When I met her there for a chat the other day, the Burlington artist — and 2013 winner of the Barbara Smail Award, which includes a residency in the space — was wearing a white corset and floor-length white skirt with a crinoline. I believe she was barefoot, though her feet were not visible. And from the ceiling hung half a dozen sheet-size rectangles of blue plastic. The white-and-blue effect was mesmerizing, ethereal.

There wasn't much tangible evidence of what Donnelly has been working on, because most of it is still confined to video and audio recordings. And confinement, in fact, is one of the ideas she's exploring.

"You can choose to be 'confined,' or use it," she said, meaning, I think, that you might be physically, emotionally, politically or pick-your-adverb contained, but still keep yourself productively occupied.

And Donnelly has done just that with her residency. She told me she has audio-recorded 100 individuals, each responding to a few questions she asked them, such as "What are you afraid of?" and "What did you do yesterday?" and "What does home mean to you?"

"It's been astonishing how honest people are," Donnelly said. "It's like doing an audio portrait of a person."
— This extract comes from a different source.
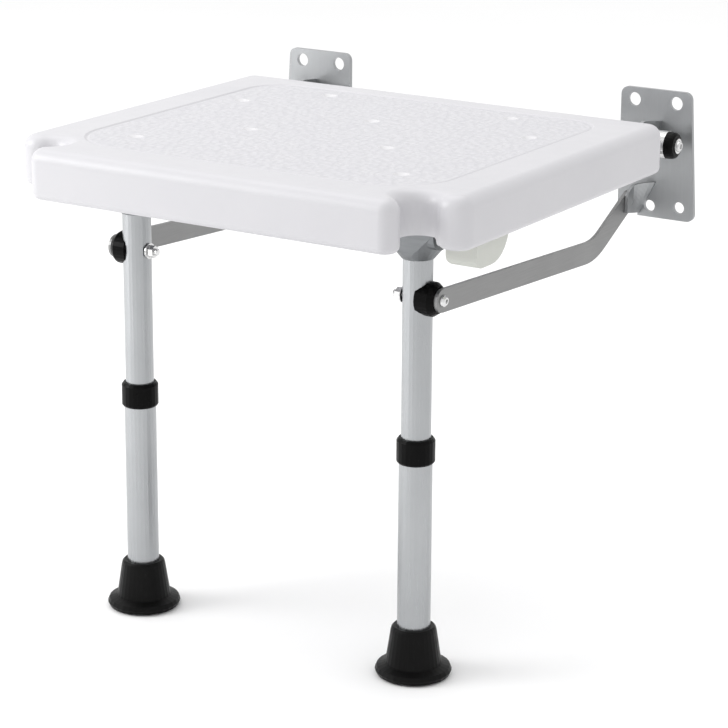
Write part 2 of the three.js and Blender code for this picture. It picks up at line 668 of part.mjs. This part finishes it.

The artist has taken the recordings home and re-recorded them in her own voice, so that no participants are identifiable. The collection will eventually comprise an audio piece that she'll share with all the interviewees. "I'll be interested to see if they recognize themselves," she said.

I'm not sure what this element had to do with Donnelly's interest in confinement, but it is clear the artist is exploring a variety of mediums, including videotape, and having fun with it. When she videotapes herself, she said, Donnelly also wears a snood, covering her long brown hair (with rogue white patch).
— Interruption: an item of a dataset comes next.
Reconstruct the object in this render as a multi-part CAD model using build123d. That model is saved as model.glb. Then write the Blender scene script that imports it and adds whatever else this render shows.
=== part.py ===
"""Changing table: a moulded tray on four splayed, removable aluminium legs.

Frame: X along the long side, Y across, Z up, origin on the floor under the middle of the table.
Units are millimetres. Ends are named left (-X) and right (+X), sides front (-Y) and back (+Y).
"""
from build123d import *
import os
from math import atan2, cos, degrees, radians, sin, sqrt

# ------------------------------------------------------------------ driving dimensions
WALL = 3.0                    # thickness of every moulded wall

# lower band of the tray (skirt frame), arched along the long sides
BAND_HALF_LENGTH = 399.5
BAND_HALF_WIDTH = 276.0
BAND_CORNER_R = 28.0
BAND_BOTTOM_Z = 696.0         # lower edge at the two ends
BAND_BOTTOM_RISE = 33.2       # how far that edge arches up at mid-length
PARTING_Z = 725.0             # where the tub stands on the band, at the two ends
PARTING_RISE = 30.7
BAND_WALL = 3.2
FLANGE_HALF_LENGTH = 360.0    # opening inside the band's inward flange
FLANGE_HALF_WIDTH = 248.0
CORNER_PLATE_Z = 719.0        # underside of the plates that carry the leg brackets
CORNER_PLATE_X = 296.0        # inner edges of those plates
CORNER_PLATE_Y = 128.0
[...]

From her troves of information and imagery she will formulate something to exhibit — in January in BCA's second-floor space — but she is yet unwilling to say just what. It's all very mysterious, conceptual and deliciously strange.
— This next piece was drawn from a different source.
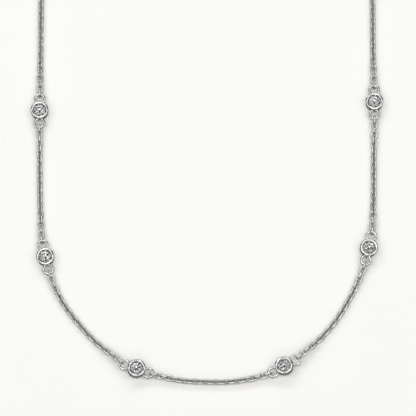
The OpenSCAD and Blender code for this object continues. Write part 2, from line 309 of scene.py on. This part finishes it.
clasp_body = bent_tube(
    (0, 0, 0), CLASP_RADIUS, CLASP_TUBE, GAP_TURNS[1], GAP_TURNS[0] + 360, sides=16, steps=60)
edit_faces(clasp_body, in_slot)
bpy.ops.mesh.inset(thickness=SLOT_RIM, depth=0)
bpy.ops.mesh.inset(thickness=SLOT_WALL, depth=-SLOT_DEPTH)
bpy.ops.object.mode_set(mode="OBJECT")
wear_edges(clasp_body, CLASP_EDGE)

clasp_bolt = bent_tube((0, 0, 0), CLASP_RADIUS, BOLT_WIRE, *BOLT_TURNS, sides=14, steps=14)
clasp_eyelet = bent_tube(
    (-EYELET_REACH, 0, 0), EYELET_RADIUS, EYELET_WIRE, 0, 360, sides=12, steps=36)

bpy.ops.object.select_all(action="DESELECT")
bpy.ops.mesh.primitive_cylinder_add(
    vertices=KNOB_SIDES, radius=KNOB_WIDTH / 2, depth=KNOB_REACH - CLASP_RADIUS,
    location=(0, 0, (KNOB_REACH + CLASP_RADIUS) / 2))
clasp_knob = bpy.context.object
bpy.ops.object.transform_apply(location=True, rotation=True, scale=True)
edit_faces(clasp_knob, lambda middle, normal: normal.z < -END_FACING)
bpy.ops.transform.resize(value=(KNOB_WAIST, KNOB_WAIST, 1))
bpy.ops.object.mode_set(mode="OBJECT")
edit_faces(clasp_knob, lambda middle, normal: normal.z > END_FACING)
bpy.ops.mesh.inset(thickness=KNOB_RIM, depth=KNOB_CROWN)
bpy.ops.object.mode_set(mode="OBJECT")
wear_edges(clasp_knob, KNOB_EDGE)
clasp_knob.matrix_world = Matrix.Rotation(KNOB_TURN, 4, "Z") @ Matrix.Rotation(math.pi / 2, 4, "Y")

bpy.ops.object.select_all(action="DESELECT")
for piece in (clasp_body, clasp_bolt, clasp_eyelet, clasp_knob):
    piece.select_set(True)
bpy.context.view_layer.objects.active = clasp_body
bpy.ops.object.join()
clasp_body.matrix_world = Matrix.Translation(CLASP_AT) @ Matrix.Rotation(-CLASP_TILT, 4, "Y")
bpy.ops.object.transform_apply(location=True, rotation=True, scale=True)
bpy.ops.object.shade_smooth_by_angle(angle=SMOOTH_ANGLE)
clasp_body.name = "ring_clasp"
clasp_metal = polished_gold(
    "white_gold_clasp", roughness=0.16, mark_size=0.0005, mark_depth=0.000008)
clasp_body.data.materials.append(clasp_metal)
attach(clasp_body, "root")
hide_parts("clasp")

# The end ring is round white gold wire, bent through the chain's last link on the right, closed and
# soldered. The clasp hooks into it, and it is polished like the clasp.
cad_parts["end_ring"].data.materials[0] = clasp_metal

# The necklace lies on a plain sheet of pale matt paper, which isn't part of it. The paper is darker to
# all but the camera, so that the polished metal shows the dark outlines that a white studio hides.
FLOOR_SIZE = 1.2
PAPER_ROUGHNESS = 0.75
PAPER_IN_METAL = (0.28, 0.278, 0.27, 1)
PAPER_SEEN = (1, 0.992, 0.955, 1)
bpy.ops.mesh.primitive_plane_add(size=FLOOR_SIZE)
floor = bpy.context.object
floor.name = "floor"
paper = bpy.data.materials.new("pale_paper")
paper.use_nodes = True
paper_nodes, paper_links = paper.node_tree.nodes, paper.node_tree.links
paper_shader = paper_nodes["Principled BSDF"]
paper_shader.inputs["Roughness"].default_value = PAPER_ROUGHNESS
paper_shader.inputs["Specular IOR Level"].default_value = 0
ray = paper_nodes.new("ShaderNodeLightPath")
paper_tone = paper_nodes.new("ShaderNodeMix")
paper_tone.data_type = "RGBA"
paper_tone.inputs["A"].default_value = PAPER_IN_METAL
paper_tone.inputs["B"].default_value = PAPER_SEEN
paper_links.new(ray.outputs["Is Camera Ray"], paper_tone.inputs["Factor"])
paper_links.new(paper_tone.outputs["Result"], paper_shader.inputs["Base Color"])
floor.data.materials.append(paper)

# A wide soft lamp at the back casts the soft shadow below the chain. A lamp on each side and a low one
# in front draw the bright line round every rim, and shine into the stones, which send it back up.
LAMP_DISTANCE = 1.1
BACK_LAMP_SIZE = (1.6, 0.35)
BACK_LAMP_POWER = 5.7
BACK_LAMP_LEAN = math.radians(49)
BACK_LAMP_SWING = math.radians(8)
SIDE_LAMP_SIZE = (0.7, 0.8)
SIDE_LAMP_GLOW = 2
SIDE_LAMP_LEAN = math.radians(31)
SIDE_LAMP_TILT = math.radians(5)
FRONT_LAMP_SIZE = (0.9, 0.35)
FRONT_LAMP_GLOW = 1.8
FRONT_LAMP_LEAN = math.radians(50)


def studio_lamp(name, size, power, turn):
    """A flat lamp that faces the origin from straight above, and is then swung aside by turn."""
    lamp_data = bpy.data.lights.new(name, "AREA")
    lamp_data.shape = "RECTANGLE"
    lamp_data.size, lamp_data.size_y = size
    lamp_data.energy = power
    lamp = bpy.data.objects.new(name, lamp_data)
    bpy.context.scene.collection.objects.link(lamp)
    lamp.matrix_world = turn @ Matrix.Translation((0, 0, LAMP_DISTANCE))


def glow_power(glow, size):
    """Power of a flat lamp whose face is as bright as glow, in watts a square metre a steradian."""
    return glow * math.pi * size[0] * size[1]


studio_lamp(
    "softbox", BACK_LAMP_SIZE, BACK_LAMP_POWER,
    Matrix.Rotation(BACK_LAMP_SWING, 4, "Z") @ Matrix.Rotation(-BACK_LAMP_LEAN, 4, "X"))
for side in (-1, 1):
    studio_lamp(
        "side_lamp", SIDE_LAMP_SIZE, glow_power(SIDE_LAMP_GLOW, SIDE_LAMP_SIZE),
        Matrix.Rotation(side * SIDE_LAMP_LEAN, 4, "Y") @ Matrix.Rotation(SIDE_LAMP_TILT, 4, "X"))
studio_lamp(
    "front_lamp", FRONT_LAMP_SIZE, glow_power(FRONT_LAMP_GLOW, FRONT_LAMP_SIZE),
    Matrix.Rotation(FRONT_LAMP_LEAN, 4, "X"))

# The room is dim but for a bright patch straight overhead, with a dark card beyond it that keeps the
# glare off the stones' tables. The stops give the sky's level at each height from floor to zenith.
SKY_STOPS = [(0, 0.03), (0.45, 0.06), (0.9, 0.1), (0.985, 0.2), (0.991, 6.5), (1, 6.5)]
CARD_X = (-0.2, 0.2)
CARD_Y = (0.1, 0.54)
CARD_SHADE = 0.85
CARD_BLUR = 0.03
world = bpy.data.worlds.new("studio")
world.use_nodes = True
bpy.context.scene.world = world
world_nodes, world_links = world.node_tree.nodes, world.node_tree.links
background = world_nodes["Background"]
sky_place = world_nodes.new("ShaderNodeTexCoord")
sky_axes = world_nodes.new("ShaderNodeSeparateXYZ")
sky_ramp = world_nodes.new("ShaderNodeValToRGB")
world_links.new(sky_place.outputs["Generated"], sky_axes.inputs["Vector"])
world_links.new(sky_axes.outputs["Z"], sky_ramp.inputs["Fac"])
stops = sky_ramp.color_ramp.elements
while len(stops) < len(SKY_STOPS):
    stops.new(0.5)
for stop, (height, level) in zip(stops, SKY_STOPS):
    stop.position = height
    stop.color = (level, level, level, 1)

card_levels = []
for axis, (low, high) in (("X", CARD_X), ("Y", CARD_Y)):
    for edge, inner, outer in ((low, 1, 0), (high, 0, 1)):
        card_edge = world_nodes.new("ShaderNodeMapRange")
        card_edge.inputs["From Min"].default_value = edge - CARD_BLUR
        card_edge.inputs["From Max"].default_value = edge + CARD_BLUR
        card_edge.inputs["To Min"].default_value = outer
        card_edge.inputs["To Max"].default_value = inner
        world_links.new(sky_axes.outputs[axis], card_edge.inputs["Value"])
        card_levels.append(card_edge.outputs["Result"])
card = card_levels[0]
for level in card_levels[1:]:
    product = world_nodes.new("ShaderNodeMath")
    product.operation = "MULTIPLY"
    world_links.new(card, product.inputs[0])
    world_links.new(level, product.inputs[1])
    card = product.outputs[0]
shade = world_nodes.new("ShaderNodeMath")
shade.operation = "MULTIPLY_ADD"
shade.inputs[1].default_value = -CARD_SHADE
shade.inputs[2].default_value = 1
world_links.new(card, shade.inputs[0])
world_links.new(shade.outputs[0], background.inputs["Strength"])
world_links.new(sky_ramp.outputs["Color"], background.inputs["Color"])

# The camera looks down on the front of the necklace, leaning a little from straight above, and frames
# the part of it that the photograph shows. The colours are shown plain, with no film look.
CAMERA_DISTANCE = 0.6
CAMERA_LEAN = math.radians(12)
CAMERA_TARGET = Vector((0.00025, -0.06073, 0))
VIEW_WIDTH = 0.0832
SENSOR_WIDTH = 36
camera_data = bpy.data.cameras.new("camera")
camera_data.sensor_width = SENSOR_WIDTH
camera_data.lens = SENSOR_WIDTH * CAMERA_DISTANCE / VIEW_WIDTH
camera = bpy.data.objects.new("camera", camera_data)
bpy.context.scene.collection.objects.link(camera)
camera_way = Vector((0, -math.sin(CAMERA_LEAN), math.cos(CAMERA_LEAN)))
camera.location = CAMERA_TARGET + CAMERA_DISTANCE * camera_way
camera.rotation_euler = (CAMERA_LEAN, 0, 0)
bpy.context.scene.camera = camera
bpy.context.scene.view_settings.view_transform = "Standard"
One very tangible fruit of her labors is the Rapunzel-like dress Donnelly is creating out of blue plastic — seen here in the photo. "I'm responding to this space, being at the top of this narrow building and the tower," Donnelly says. "I'm playing with Rapunzel imagery." That definitely fits the confinement concept. She also mentioned the more gruesome story of Saint Barbara, which I will not revisit here. (Google it.)

Still a work in progress, the garment is made of woven blue plastic "ropes," for lack of a better word, and the "hair" and dress are plaited together. (Think long hair conjoining with the shoulders of a dress.) Donnelly said the dress will eventually have a train, some 20 to 30 feet long, and that she plans to put it on and videotape herself walking down the stairs of BCA, past the camera as if she were a normal visitor under surveillance. (This is reminiscent of the bizarre costumes she wore last year while walking in the South End and startling commuters.)

Donnelly has also been playing with Rapunzel gestures, including hanging streamers of plastic "hair" from the bell tower of the BCA Center that's perched over her fourth-floor garret.

Not surprisingly, Donnelly's working title for all these explorations, and their eventual coalescence, is "A Period of Confinement." She said she has "no idea how many pieces will be in it — I don't want to plan that far ahead."

What she will have to plan for, however, is finishing her project at home: This Friday is the last official day of her residency at BCA — and the last opportunity for visitors to wander upstairs and embrace the mystery.